On Fri, Apr 6, 2012 at 9:59 AM, Neal Tucker <nt...@august20th.com> wrote:
> Thanks, but I don't want to exclude all tracks that are associated
> with albums, I want to exclude tracks that are associated with albums
> *which match the query* (tracks and their associated albums may have
> different tags).  I don't think your suggestion covers that.
>
> On Fri, Apr 6, 2012 at 9:35 AM, Erick Erickson <er...@gmail.com> wrote:
>> I'd consider a field like "associated_with_album", and a
>> field that identifies the kind of record this is "track or album".
>>
>> Then you can form a query like -associated_with_album:true
>> (where '-' is the Lucene or NOT).
>>
>> And then group by kind to get separate groups of albums and
>> tracks.
>>
>> Hope this helps
>> Erick
>>
>> On Thu, Apr 5, 2012 at 9:00 PM, N. Tucker
>> <nt...@august20th.com> wrote:
>>> Apologies if this is a very straightforward schema design problem that
>>> should be fairly obvious, but I'm not seeing a good way to do it.
>>> Let's say I have an index that wants to model Albums and Tracks, and
>>> they all have arbitrary tags attached to them (represented by
>>> multivalue string type fields).  Tracks also have an album id field
>>> which can be used to associate them with an album.  I'd like to
>>> perform a query which shows both Track and Album results, but
>>> suppresses Tracks that are associated with Albums in the result set.
>>>
>>> I am tempted to use a "join" here, but I have reservations because it
>>> is my understanding that joins cannot work across shards, and I'm not
>>> sure it's a good idea to limit myself in that way if possible.  Any
>>> suggestions?  Is there a standard solution to this type of problem
>>> where you've got hierarchical items and you don't want children shown
>>> in the same result as the parent?



-- 
Lance Norskog
goksron@gmail.com

Re: schema design question

Posted by Neal Tucker <nt...@august20th.com>.
Thanks, but I don't want to exclude all tracks that are associated
with albums, I want to exclude tracks that are associated with albums
*which match the query* (tracks and their associated albums may have
different tags).  I don't think your suggestion covers that.

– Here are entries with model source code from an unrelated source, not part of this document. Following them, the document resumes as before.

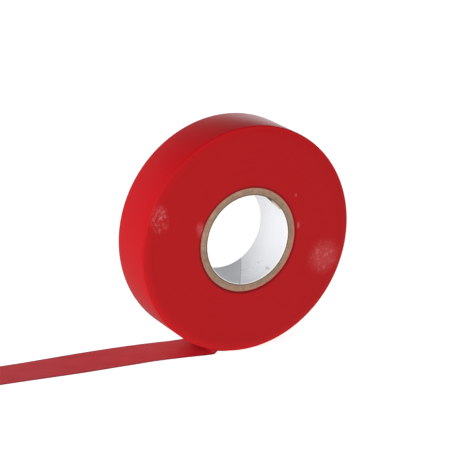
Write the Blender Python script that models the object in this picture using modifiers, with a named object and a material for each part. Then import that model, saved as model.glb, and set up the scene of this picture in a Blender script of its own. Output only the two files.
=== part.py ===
"""Electrical tape roll: a spiral-wound paper core, the wound vinyl tape and its peeled free end.

Metres, +Z up. The origin is the middle of the bore and +Y runs along the bore axis.
The roll stands on its rim. The strip comes off at the bottom and lies along -X,
film side down and adhesive side up.
"""

import math

import bmesh
import bpy

# Driving dimensions, in metres and degrees.
TAPE_WIDTH = 0.019            # slit width of the tape, and the length of the core
TAPE_THICKNESS = 0.00013      # vinyl film with its adhesive
ROLL_RADIUS = 0.041           # outer turn, middle of a facet
CORE_RADIUS = 0.0188          # outside of the chipboard core
BORE_RADIUS = 0.0160          # inside of the paper liner
LINER_THICKNESS = 0.0002      # white paper that lines the bore
PLY_COUNT = 6                 # chipboard plies in the core wall
GLUE_GAP = 0.00005            # glue line between two plies
WINDING_GAP = 0.0001          # between the core and the first turn, and under the stuck strip
RIM_ROUNDING = 0.0005         # rounded rim of the wound tape
RIM_STEPS = 3                 # segments in a rounded rim
FACETS = 72                   # facets around the roll, one of them flat on the ground

STUCK_FROM = 7.5              # where the strip's own solid starts, degrees round from the bottom
PEEL_ANGLE = 12.5             # where the strip leaves the roll, degrees round from the bottom
TOUCH_DOWN = 0.0112           # distance from the bottom to where the strip meets the ground
PEEL_STEPS = 6                # segments in the step from the roll down to the ground
LIFT_HINGE = 0.025            # distance from the bottom to the line the free end lifts about
HINGE_GAP = 0.0003            # gap between the two strip solids at that line
FREE_END = 0.128              # distance from the bottom to the cut end
RUN_STEP = 0.006              # segment length along the flat run
NECKED_WIDTH = 0.0165         # width of the strip once it has been pulled off
NECK_LENGTH = 0.018           # length over which the strip narrows
STRIP_DRIFT = 0.0006          # how far the cut end lies towards -Y

FLAT_TO_CORNER = 1.0 / math.cos(math.pi / FACETS)
GROUND = -ROLL_RADIUS

VINYL_RED = (0.55, 0.014, 0.022, 1.0)
CHIPBOARD = (0.40, 0.31, 0.23, 1.0)
LINER_WHITE = (0.80, 0.80, 0.78, 1.0)


def clear_scene():
    for item in list(bpy.data.objects):
        bpy.data.objects.remove(item, do_unlink=True)


def new_collection(name):
    collection = bpy.data.collections.new(name)
    bpy.context.scene.collection.children.link(collection)
    return collection


def plain_material(name, colour, roughness):
    material = bpy.data.materials.new(name)
    material.use_nodes = True
    shader = material.node_tree.nodes["Principled BSDF"]
    shader.inputs["Base Color"].default_value = colour
    shader.inputs["Roughness"].default_value = roughness
    shader.inputs["Metallic"].default_value = 0.0
    return material


def place(name, mesh, material, collection, parent):
    mesh.materials.append(material)
    item = bpy.data.objects.new(name, mesh)
    collection.objects.link(item)
    item.parent = parent
    return item


def joint_empty(name, location, collection, parent=None):
    empty = bpy.data.objects.new(name, None)
    empty.location = location
    empty.parent = parent
    collection.objects.link(empty)
    return empty


def outline_mesh(name, points, closed):
    """A chain of edges through the points, as a profile or a strip edge."""
    shape = bmesh.new()
    corners = [shape.verts.new(point) for point in points]
    for first, second in zip(corners, corners[1:]):
        shape.edges.new((first, second))
    if closed:
        shape.edges.new((corners[-1], corners[0]))
    mesh = bpy.data.meshes.new(name)
    shape.to_mesh(mesh)
    shape.free()
    return mesh


def ring_profile(inner, outer, rounding):
    """Half section of a ring, down its outer side, with rounded outer corners."""
    half = TAPE_WIDTH / 2
    points = [(inner, 0.0, half)]
    if rounding > 0:
        for step in range(RIM_STEPS + 1):
            turn = math.radians(90 - 90 * step / RIM_STEPS)
            points.append((outer - rounding + rounding * math.cos(turn), 0.0,
                           half - rounding + rounding * math.sin(turn)))
        points += [(x, y, -z) for x, y, z in reversed(points[1:])]
    else:
        points += [(outer, 0.0, half), (outer, 0.0, -half)]
    points.append((inner, 0.0, -half))
    return points


def turned_ring(name, inner, outer, material, collection, parent, rounding=0.0):
    """A ring around the bore axis; the radii are measured to the middle of its facets."""
    profile = ring_profile(inner * FLAT_TO_CORNER, outer * FLAT_TO_CORNER, rounding)
    ring = place(name, outline_mesh(name, profile, closed=True), material, collection, parent)
    turn = ring.modifiers.new("turn", "SCREW")
    turn.axis = "Z"
    turn.angle = math.tau
    turn.screw_offset = 0.0
    turn.steps = FACETS
    turn.render_steps = FACETS
    turn.use_smooth_shade = rounding > 0
    # The turning axis is laid along Y, and a facet is turned to face straight down.
    ring.rotation_euler = (math.pi / 2, math.pi / FACETS, 0.0)
    return ring


def ease(fraction):
    clamped = min(max(fraction, 0.0), 1.0)
    return clamped * clamped * (3 - 2 * clamped)


def strip_edge_y(distance, side):
    """Y of the strip's edge at a distance from the bottom; side is -1 near or +1 far."""
    necked = ease((distance - TOUCH_DOWN) / NECK_LENGTH)
    width = TAPE_WIDTH + (NECKED_WIDTH - TAPE_WIDTH) * necked
    middle = -STRIP_DRIFT * ease((distance - TOUCH_DOWN) / (FREE_END - TOUCH_DOWN))
    return middle + side * width / 2


def stuck_point(angle):
    """A point of the strip's middle surface where it is still stuck to the roll."""
    radius = (ROLL_RADIUS + WINDING_GAP + TAPE_THICKNESS / 2) * FLAT_TO_CORNER
    turn = math.radians(angle)
    return radius * math.sin(turn), -radius * math.cos(turn)


def flat_run(start, end):
    """Distances along the ground, evenly spaced from start to end."""
    count = max(1, round((end - start) / RUN_STEP))
    return [start + (end - start) * step / count for step in range(count + 1)]


def peeled_root_route():
    """Distance and height along the strip, from under the roll to the lifting line."""
    resting = GROUND + TAPE_THICKNESS / 2
    leave, height = stuck_point(PEEL_ANGLE)
    route = [stuck_point(STUCK_FROM), (leave, height)]
    for step in range(1, PEEL_STEPS):
        part = step / PEEL_STEPS
        route.append((leave + (TOUCH_DOWN - leave) * part, height + (resting - height) * ease(part)))
    for distance in flat_run(TOUCH_DOWN, LIFT_HINGE - HINGE_GAP / 2):
        route.append((distance, resting))
    return route


def free_end_route():
    resting = GROUND + TAPE_THICKNESS / 2
    return [(distance, resting) for distance in flat_run(LIFT_HINGE + HINGE_GAP / 2, FREE_END)]


def tape_strip(name, route, material, collection, parent, pivot):
    """A length of tape: its near edge is extruded across its width, then given its thickness."""
    near_edge = [(-distance, strip_edge_y(distance, -1), height) for distance, height in route]
    mesh = outline_mesh(name, near_edge, closed=False)
    shape = bmesh.new()
    shape.from_mesh(mesh)
    widened = bmesh.ops.extrude_edge_only(shape, edges=shape.edges[:])
    for corner in [part for part in widened["geom"] if isinstance(part, bmesh.types.BMVert)]:
        corner.co.y = strip_edge_y(-corner.co.x, 1)
    bmesh.ops.translate(shape, verts=shape.verts[:], vec=[-value for value in pivot])
    bmesh.ops.recalc_face_normals(shape, faces=shape.faces[:])
    shape.to_mesh(mesh)
    shape.free()
    strip = place(name, mesh, material, collection, parent)
    wall = strip.modifiers.new("thickness", "SOLIDIFY")
    wall.thickness = TAPE_THICKNESS
    wall.offset = 0.0
    wall.use_even_offset = True
    return strip


def build_core(collection, axle):
    chipboard = plain_material("chipboard", CHIPBOARD, 0.9)
    liner_paper = plain_material("liner_paper", LINER_WHITE, 0.75)
    liner_outside = BORE_RADIUS + LINER_THICKNESS
    turned_ring("core_liner", BORE_RADIUS, liner_outside, liner_paper, collection, axle)
    ply_pitch = (CORE_RADIUS - liner_outside) / PLY_COUNT
    for number in range(1, PLY_COUNT + 1):
        outside = liner_outside + ply_pitch * number
        inside = outside - ply_pitch + GLUE_GAP
        turned_ring(f"core_ply_{number}", inside, outside, chipboard, collection, axle)


def build_tape(collection, axle, unwinding):
    vinyl = plain_material("red_vinyl", VINYL_RED, 0.4)
    turned_ring("tape_wound", CORE_RADIUS + WINDING_GAP, ROLL_RADIUS, vinyl, collection, axle,
                rounding=RIM_ROUNDING)
    tape_strip("tape_peeled_root", peeled_root_route(), vinyl, collection, unwinding,
               pivot=(0.0, 0.0, 0.0))
    hinge_line = (-LIFT_HINGE, 0.0, GROUND + TAPE_THICKNESS / 2)
    lifting = joint_empty("tail_lift_axis", hinge_line, collection, unwinding)
    tape_strip("tape_free_end", free_end_route(), vinyl, collection, lifting, pivot=hinge_line)


def main():
    clear_scene()
    collection = new_collection("electrical_tape_roll")
    axle = joint_empty("bore_axis", (0.0, 0.0, 0.0), collection)
    unwinding = joint_empty("unwind_axis", (0.0, 0.0, 0.0), collection)
    build_core(collection, axle)
    build_tape(collection, axle, unwinding)


main()
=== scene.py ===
"""The looks of the electrical tape roll: satin vinyl, chipboard core, paper liner and a peeled strip.

Metres, in the frame's own axes: +Y along the bore, +Z up, the strip lies along -X.
"""

import math
import random

import bmesh
import bpy
from mathutils import Matrix, Vector


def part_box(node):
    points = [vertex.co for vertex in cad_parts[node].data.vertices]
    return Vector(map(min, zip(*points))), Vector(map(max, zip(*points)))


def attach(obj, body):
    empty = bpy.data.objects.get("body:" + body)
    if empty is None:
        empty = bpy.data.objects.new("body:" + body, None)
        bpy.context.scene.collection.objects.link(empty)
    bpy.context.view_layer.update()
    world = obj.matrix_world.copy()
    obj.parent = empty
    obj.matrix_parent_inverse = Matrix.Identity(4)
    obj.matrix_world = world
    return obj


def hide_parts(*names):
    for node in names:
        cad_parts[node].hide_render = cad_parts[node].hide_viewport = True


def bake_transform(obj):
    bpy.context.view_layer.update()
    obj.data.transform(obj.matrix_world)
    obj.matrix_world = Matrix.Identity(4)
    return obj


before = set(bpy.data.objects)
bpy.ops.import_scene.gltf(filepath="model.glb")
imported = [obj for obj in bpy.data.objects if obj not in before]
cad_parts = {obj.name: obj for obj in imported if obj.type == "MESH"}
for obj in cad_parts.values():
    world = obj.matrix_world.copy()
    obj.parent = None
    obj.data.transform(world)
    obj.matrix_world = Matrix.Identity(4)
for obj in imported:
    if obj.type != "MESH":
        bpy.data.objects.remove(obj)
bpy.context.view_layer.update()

# ---------------------------------------------------------------- sizes, from the frame
ROLL_LOW, ROLL_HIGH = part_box("tape_wound")
ROLL_RADIUS = ROLL_HIGH.x
FRONT, BACK = ROLL_LOW.y, ROLL_HIGH.y
GROUND = ROLL_LOW.z
TAPE_WIDTH = BACK - FRONT
PLY_NAMES = sorted(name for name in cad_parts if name.startswith("core_ply_"))
LINER_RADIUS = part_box("core_liner")[1].x
CORE_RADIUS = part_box(PLY_NAMES[-1])[1].x
STRIP_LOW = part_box("tape_free_end")[0]

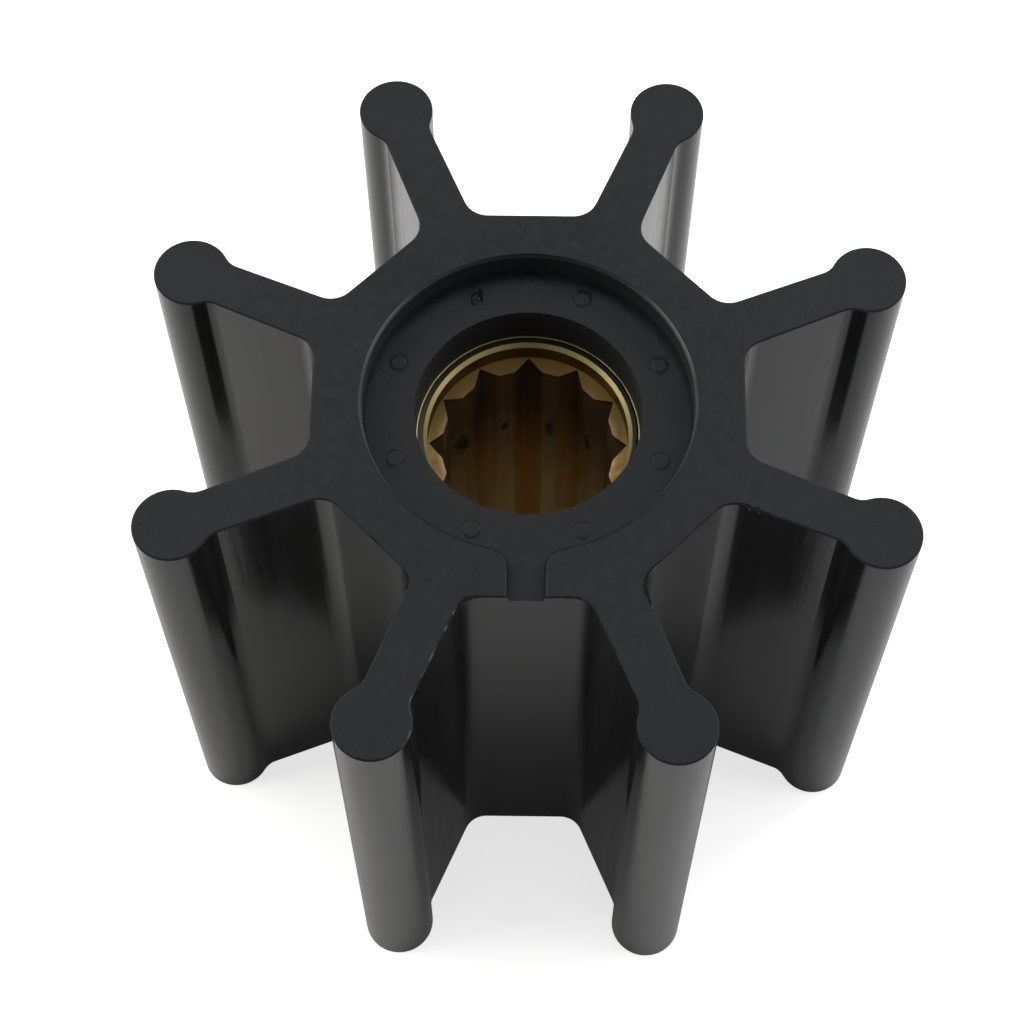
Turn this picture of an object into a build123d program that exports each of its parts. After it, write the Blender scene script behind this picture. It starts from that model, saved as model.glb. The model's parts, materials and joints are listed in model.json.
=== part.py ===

On Fri, Apr 6, 2012 at 9:35 AM, Erick Erickson <er...@gmail.com> wrote:
> I'd consider a field like "associated_with_album", and a
> field that identifies the kind of record this is "track or album".
>
> Then you can form a query like -associated_with_album:true
> (where '-' is the Lucene or NOT).
>
> And then group by kind to get separate groups of albums and
> tracks.
>
> Hope this helps
> Erick
>
> On Thu, Apr 5, 2012 at 9:00 PM, N. Tucker
> <nt...@august20th.com> wrote:
>> Apologies if this is a very straightforward schema design problem that
>> should be fairly obvious, but I'm not seeing a good way to do it.
>> Let's say I have an index that wants to model Albums and Tracks, and
>> they all have arbitrary tags attached to them (represented by
>> multivalue string type fields).  Tracks also have an album id field
>> which can be used to associate them with an album.  I'd like to
>> perform a query which shows both Track and Album results, but
>> suppresses Tracks that are associated with Albums in the result set.
>>
>> I am tempted to use a "join" here, but I have reservations because it
>> is my understanding that joins cannot work across shards, and I'm not
>> sure it's a good idea to limit myself in that way if possible.  Any
>> suggestions?  Is there a standard solution to this type of problem
>> where you've got hierarchical items and you don't want children shown
>> in the same result as the parent?

Re: schema design question

Posted by Erick Erickson <er...@gmail.com>.
I'd consider a field like "associated_with_album", and a
field that identifies the kind of record this is "track or album".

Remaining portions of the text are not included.